§ **Work required**
From the first line of the data through the line containing "self.faces.append((a[i], a[j], b[j], b[i]))", return each line exactly.
━━━━━━
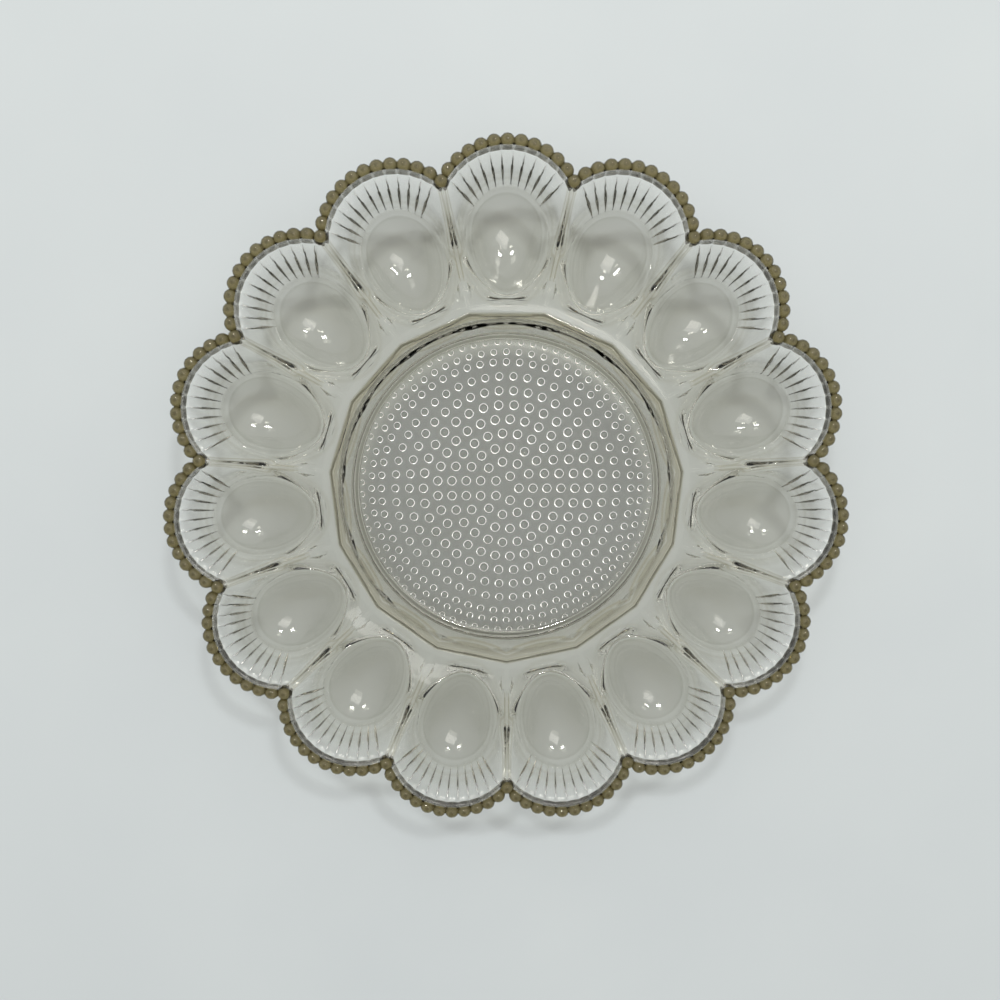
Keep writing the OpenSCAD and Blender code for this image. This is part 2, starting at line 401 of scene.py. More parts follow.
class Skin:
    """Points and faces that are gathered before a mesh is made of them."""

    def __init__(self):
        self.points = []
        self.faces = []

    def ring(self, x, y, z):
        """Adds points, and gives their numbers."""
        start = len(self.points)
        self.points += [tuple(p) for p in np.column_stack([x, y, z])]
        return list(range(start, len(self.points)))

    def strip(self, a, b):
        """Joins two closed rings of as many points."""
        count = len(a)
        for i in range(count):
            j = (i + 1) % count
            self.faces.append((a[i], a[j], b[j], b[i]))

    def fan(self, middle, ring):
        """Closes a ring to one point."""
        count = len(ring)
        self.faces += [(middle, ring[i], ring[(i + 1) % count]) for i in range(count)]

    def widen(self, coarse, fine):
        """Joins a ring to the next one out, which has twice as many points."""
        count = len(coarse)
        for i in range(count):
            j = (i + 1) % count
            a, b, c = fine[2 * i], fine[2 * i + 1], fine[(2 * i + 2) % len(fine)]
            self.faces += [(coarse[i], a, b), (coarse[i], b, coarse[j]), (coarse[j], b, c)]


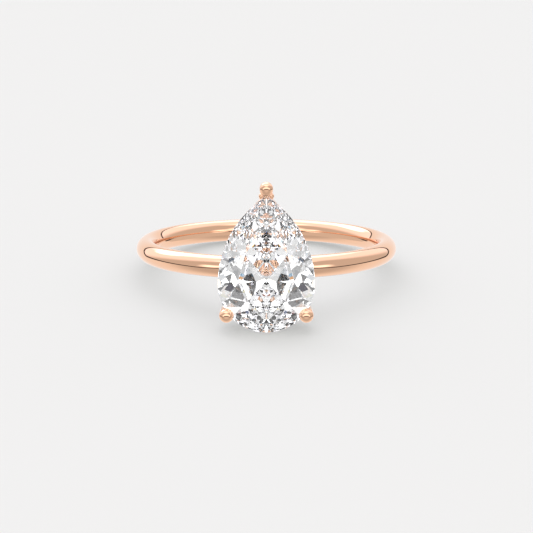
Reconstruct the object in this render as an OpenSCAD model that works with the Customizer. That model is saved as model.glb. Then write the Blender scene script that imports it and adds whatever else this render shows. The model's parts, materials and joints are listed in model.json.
━━━━━━
§ **Result of the task**
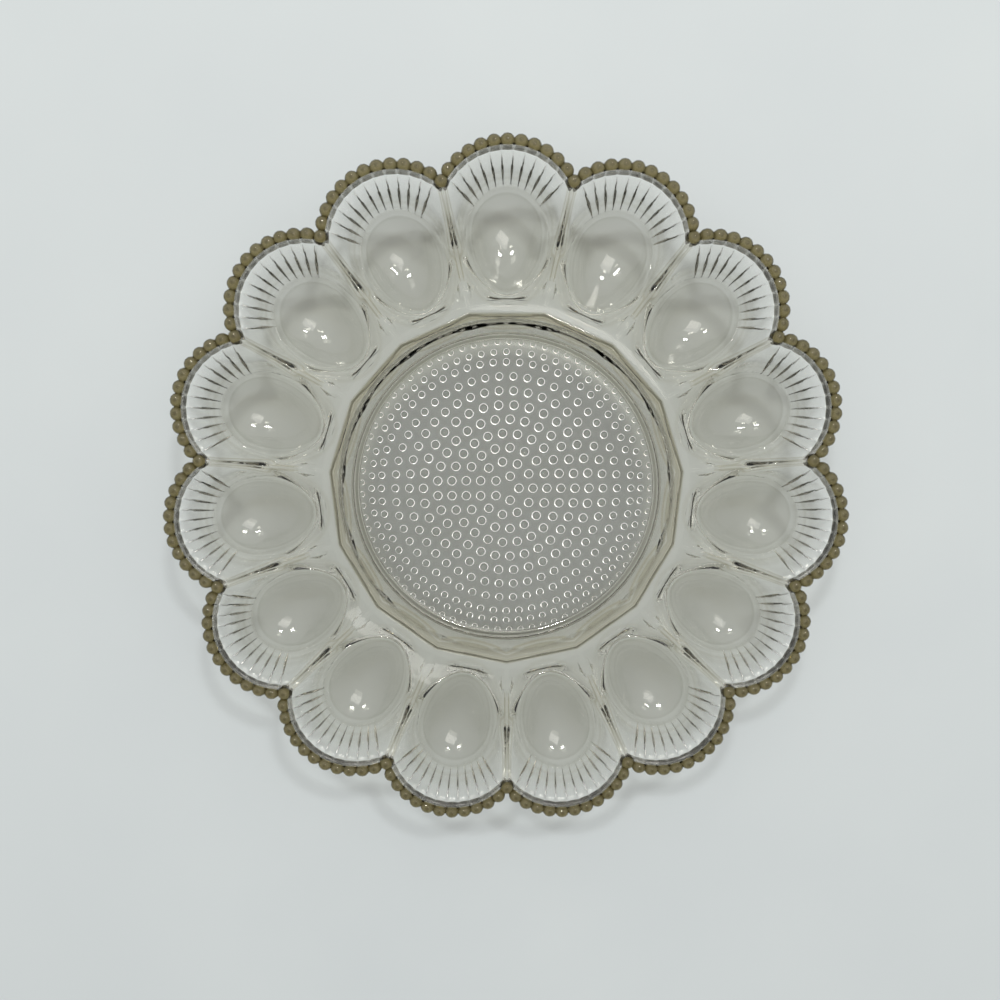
Keep writing the OpenSCAD and Blender code for this image. This is part 2, starting at line 401 of scene.py. More parts follow.
class Skin:
    """Points and faces that are gathered before a mesh is made of them."""

    def __init__(self):
        self.points = []
        self.faces = []

    def ring(self, x, y, z):
        """Adds points, and gives their numbers."""
        start = len(self.points)
        self.points += [tuple(p) for p in np.column_stack([x, y, z])]
        return list(range(start, len(self.points)))

    def strip(self, a, b):
        """Joins two closed rings of as many points."""
        count = len(a)
        for i in range(count):
            j = (i + 1) % count
            self.faces.append((a[i], a[j], b[j], b[i]))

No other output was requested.